The final argument is that section 11(b) (1) violates the Fifth Amendment. The guaranty of due process demands only that the law shall not be "unreasonable, arbitrary, or capricious, and that the means selected shall have a real and substantial relation to the object sought to be attained." Nebbia v. New York, 291 U.S. 502, 525, 54 S. Ct. 505, 511, 78 L. Ed. 940, 89 A.L.R. 1469. The object sought by the statute under consideration is the elimination of abuses in the public utility holding company field. It is argued that the divestment of securities required by section 11 is not a reasonable means to that end because it will involve a destruction of values. We do not think the argument can prevail. Congress did not think it could accomplish its object solely by regulating future transactions, although many of the provisions of the Act apply only to them. To eliminate existing conditions which adversely affect the public interest Congress considered it necessary to enact section 11. The means selected are clearly adapted to the end in view. The wisdom of the legislation and the appropriateness of the remedy chosen is not the concern of the courts. See Sunshine Anthracite Coal Co. v. Adkins, 310 U.S. 381, 394, 60 S. Ct. 907, 84 L. Ed. 1263. Compelling the holding company to dispose of its securities is not the same as condemning private property for public use without paying just compensation. Under section 11(c) the petitioner is given a year within which to comply with the order and may on proper showing obtain an additional period not exceeding one year.
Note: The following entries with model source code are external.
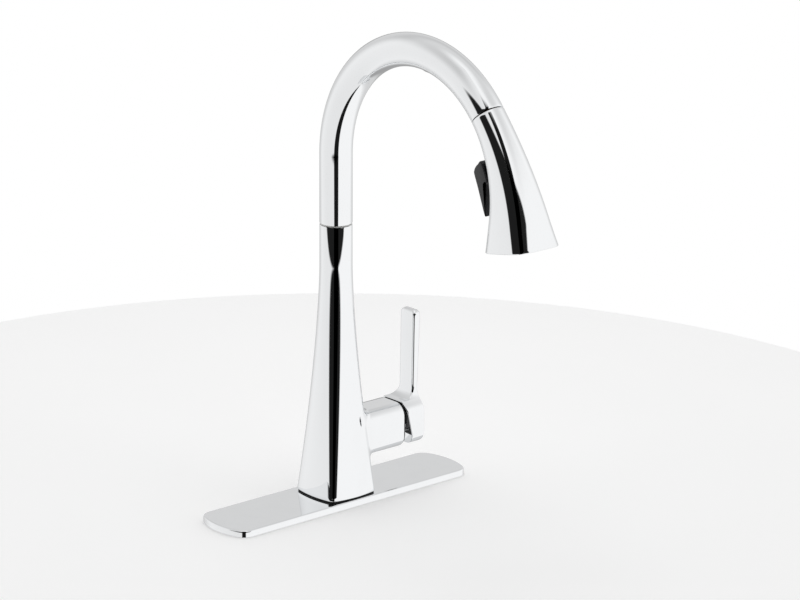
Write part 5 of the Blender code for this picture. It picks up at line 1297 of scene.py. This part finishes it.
def floor_finish():
    """A matt white sweep, a little lit from within so that it stays paper white."""
    finish = Finish("floor_finish", color(0.93, 0.93, 0.93), 0.85)
    cloud = finish.noise(6.0, 2.0)
    finish.set("Base Color", cloud.mix(color(0.92, 0.92, 0.92), color(0.94, 0.94, 0.94)))
    finish.set("Emission Color", color(1.0, 1.0, 1.0))
    finish.set("Emission Strength", 0.12)
    return finish.material


# Add-on parts


class FaucetSettings(bpy.types.PropertyGroup):
    chrome_color: FloatVectorProperty(
        name="Chrome colour", description="Tint of the bright plate", subtype="COLOR",
        default=(0.90, 0.91, 0.92), min=0.0, max=1.0)
    chrome_roughness: FloatProperty(
        name="Chrome roughness", description="0 is a perfect mirror", default=0.035,
        min=0.0, max=1.0, subtype="FACTOR")
    camera_azimuth: FloatProperty(
        name="Azimuth", description="Direction of the camera round the faucet",
        default=math.radians(-40.0), subtype="ANGLE")
    camera_elevation: FloatProperty(
        name="Elevation", description="How far the camera looks down",
        default=math.radians(16.8), subtype="ANGLE")
    distance: FloatProperty(
        name="Distance", description="From the camera to the middle of the faucet",
        default=2.992, unit="LENGTH")
    target_height: FloatProperty(
        name="Target height", description="Height that the camera looks at",
        default=0.174, unit="LENGTH")
    lens: FloatProperty(
        name="Lens", description="Focal length in millimetres on a 36 mm sensor",
        default=162.0)
    shift: FloatProperty(
        name="Shift", description="Sideways shift of the picture", default=0.08)
    floor_radius: FloatProperty(
        name="Floor radius", description="Radius of the floor disc", default=0.60,
        unit="LENGTH")
    lamp_power: FloatProperty(
        name="Lamp power", description="Power of the overhead lamp", default=4.0,
        unit="POWER")


class FAUCET_OT_finishes(bpy.types.Operator):
    """Make every finish of the faucet"""

    bl_idname = "faucet.finishes"
    bl_label = "Finishes"

    def execute(self, context):
        MATERIALS.update(make_materials())
        return {"FINISHED"}


class FAUCET_OT_deck_plate(bpy.types.Operator):
    """Press the deck plate's cover"""

    bl_idname = "faucet.deck_plate"
    bl_label = "Deck plate"

    def execute(self, context):
        make_deck_plate()
        return {"FINISHED"}


class FAUCET_OT_body(bpy.types.Operator):
    """Cast the body with its valve boss, and the dome on the boss"""

    bl_idname = "faucet.body"
    bl_label = "Body and bonnet"

    def execute(self, context):
        make_body()
        make_bonnet()
        return {"FINISHED"}


class FAUCET_OT_handle(bpy.types.Operator):
    """Forge the handle"""

    bl_idname = "faucet.handle"
    bl_label = "Handle"

    def execute(self, context):
        make_handle()
        return {"FINISHED"}


class FAUCET_OT_spout(bpy.types.Operator):
    """Bend the spout, and fit its vent plug and dock"""

    bl_idname = "faucet.spout"
    bl_label = "Spout"

    def execute(self, context):
        make_spout()
        make_vent_plug()
        make_dock()
        return {"FINISHED"}


class FAUCET_OT_hose(bpy.types.Operator):
    """Braid the hose and crimp its ferrule"""

    bl_idname = "faucet.hose"
    bl_label = "Spray hose"

    def execute(self, context):
        make_hose()
        make_ferrule()
        return {"FINISHED"}


class FAUCET_OT_spray_head(bpy.types.Operator):
    """Mould the spray head's shell, trigger and outlet"""

    bl_idname = "faucet.spray_head"
    bl_label = "Spray head"

    def execute(self, context):
        make_spray_shell()
        make_trigger()
        make_outlet()
        return {"FINISHED"}


class FAUCET_OT_underside(bpy.types.Operator):
    """Turn the shank, the mounting hardware and the water connections"""

    bl_idname = "faucet.underside"
    bl_label = "Below the deck"

    def execute(self, context):
        make_shank()
        make_mounting()
        make_plumbing()
        return {"FINISHED"}


class FAUCET_OT_inner_pieces(bpy.types.Operator):
    """Give the pieces inside the faucet their finishes"""

    bl_idname = "faucet.inner_pieces"
    bl_label = "Inner pieces"

    def execute(self, context):
        finish_cad_pieces()
        return {"FINISHED"}


class FAUCET_OT_stage(bpy.types.Operator):
    """Set up the floor, the studio and the camera"""

    bl_idname = "faucet.stage"
    bl_label = "Stage"

    def execute(self, context):
        make_stage()
        return {"FINISHED"}


OPERATORS = (
    FAUCET_OT_finishes, FAUCET_OT_deck_plate, FAUCET_OT_body, FAUCET_OT_handle,
    FAUCET_OT_spout, FAUCET_OT_hose, FAUCET_OT_spray_head, FAUCET_OT_underside,
    FAUCET_OT_inner_pieces, FAUCET_OT_stage,
)


class FAUCET_PT_panel(bpy.types.Panel):
    bl_label = "Kitchen faucet"
    bl_space_type = "VIEW_3D"
    bl_region_type = "UI"
    bl_category = "Faucet"

    def draw(self, context):
        layout = self.layout
        for name in FaucetSettings.__annotations__:
            layout.prop(context.scene.faucet, name)
        for operator in OPERATORS:
            layout.operator(operator.bl_idname)


def register():
    bpy.utils.register_class(FaucetSettings)
    for operator in OPERATORS:
        bpy.utils.register_class(operator)
    bpy.utils.register_class(FAUCET_PT_panel)
    bpy.types.Scene.faucet = PointerProperty(type=FaucetSettings)


def unregister():
    del bpy.types.Scene.faucet
    bpy.utils.unregister_class(FAUCET_PT_panel)
    for operator in reversed(OPERATORS):
        bpy.utils.unregister_class(operator)
    bpy.utils.unregister_class(FaucetSettings)


def corners(box):
    return [[float(value) for value in corner] for corner in box]


def main():
    register()
    for operator in OPERATORS:
        getattr(bpy.ops.faucet, operator.bl_idname.split(".")[1])()


if __name__ == "__main__":
    main()
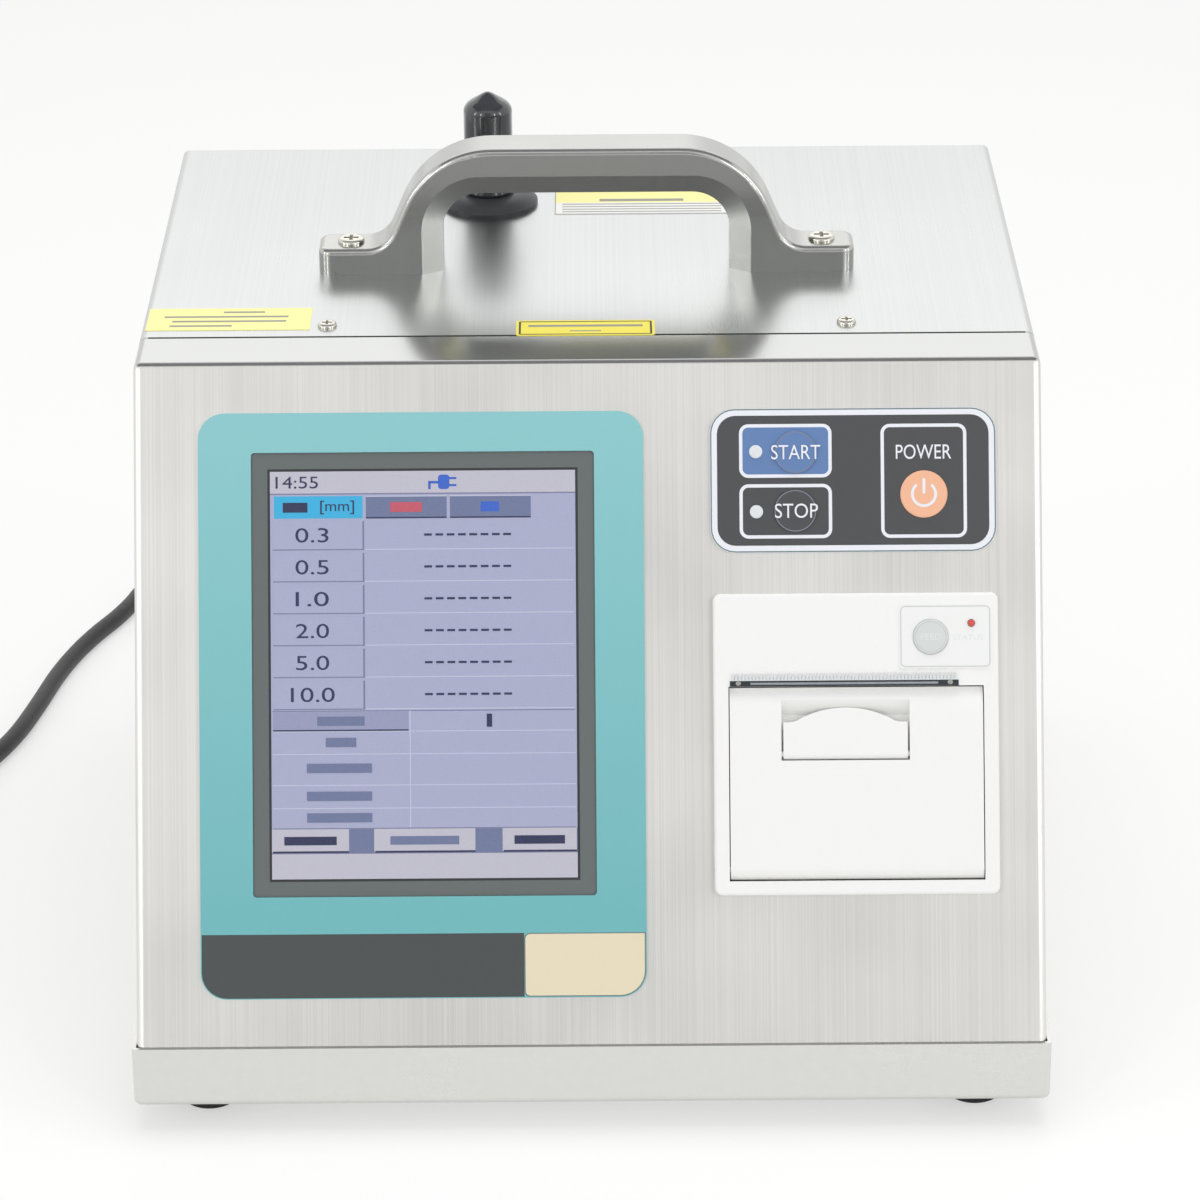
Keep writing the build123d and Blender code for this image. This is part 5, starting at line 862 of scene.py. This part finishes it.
card_low = studio_card("card_low", [(-1.6, -1.9, CARD_LIFT), (1.6, -1.9, CARD_LIFT), (1.6, -0.42, CARD_LIFT),
                                    (-1.6, -0.42, CARD_LIFT)], card_grey)
card_high = studio_card("card_high", [(-1.5, -0.7, CARD_HEIGHT), (1.5, -0.7, CARD_HEIGHT),
                                      (1.5, 1.0, CARD_HEIGHT), (-1.5, 1.0, CARD_HEIGHT)], card_deep)
card_front = studio_card("card_front", [(-0.65, CARD_FRONT_Y, 0.4), (0.65, CARD_FRONT_Y, 0.4),
                                        (0.65, CARD_FRONT_Y, 2.6), (-0.65, CARD_FRONT_Y, 2.6)], card_pale)
for card in (card_low, card_high, card_front):
    card.visible_camera = card.visible_diffuse = card.visible_shadow = card.visible_transmission = False
world = bpy.data.worlds.new("studio_sky")
bpy.context.scene.world = world
world.use_nodes = True
sky = world.node_tree
sky.nodes.clear()
lit, seen = sky.nodes.new("ShaderNodeBackground"), sky.nodes.new("ShaderNodeBackground")
sky_mix = sky.nodes.new("ShaderNodeMixShader")
for slot, (background, strength) in enumerate(((lit, SKY_LIGHT), (seen, 1.0)), start=1):
    background.inputs["Color"].default_value = (1, 1, 1, 1)
    background.inputs["Strength"].default_value = strength
    sky.links.new(background.outputs["Background"], sky_mix.inputs[slot])
sky.links.new(seen_directly(sky), sky_mix.inputs["Fac"])
sky.links.new(sky_mix.outputs["Shader"], sky.nodes.new("ShaderNodeOutputWorld").inputs["Surface"])
soft_lamp("overhead_lamp", (0.1, 0.1, 1.5), (0, 0, 0.1), (1.1, 1.1), 8.8, shown=False)
soft_lamp("back_lamp", (0.0, 2.6, 1.47), (0, 0, 0.2), (2.6, 0.7), 3.4)
for side in (-1, 1):
    for index, (tube_x, tube_y) in enumerate(((1.15, -1.65), (1.85, -0.85))):
        soft_lamp(f"strip_lamp_{side}_{index}", (side * tube_x, tube_y, TUBE_HEIGHT), TUBE_TARGET, TUBE_SIZE,
                  TUBE_POWER)
bpy.context.scene.view_settings.view_transform = "Standard"
print("studio lit")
If divestment can be effected by distribution in kind, there may be no loss in values. If, as petitioner contends, such distribution will be impossible and a liquidation by sale becomes necessary, the process may be painful to its common stockholders, but we cannot say that the remedy selected by Congress is so unreasonable, arbitrary or capricious as to constitute taking property without due process.

Orders affirmed.

NOTES

[1] The opinions may be found in C. C. H. Fed. Securities Law Serv., '43, § 75,271 and § 75,297.

[2] Registration did not waive its right to future challenge of the validity of section 11. See Electric Bond & Share Co. v. S. and E. C., 303 U.S. 419, 435, 58 S. Ct. 678, 82 L. Ed. 936, 115 A.L.R. 105.

[3] C.C.H.Fed.Securities Law Serv., '43, § 75,285.

[4] The Commission found that the electric operations in each of the areas centering at St. Louis, Washington, Cleveland, Detroit and Wisconsin, respectively, constitute a single integrated public utility system within the meaning of the Act. North American's contentions in the aspect now under discussion are confined to the St. Louis, Cleveland and Wisconsin systems.

[5] 15 U.S.C.A. § 79e.

[6] Section 1(a) (4), 15 U.S.C.A. § 79a (a) (4).

[7] Section 1(a) (5), 15 U.S.C.A. § 79a (a) (5).

[8] Section 1(b) (4), 15 U.S.C.A. § 79a (b) (4).

[9] Section 3(a) (1) and (2), 15 U.S.C.A. § 79c(a) (1) and (2).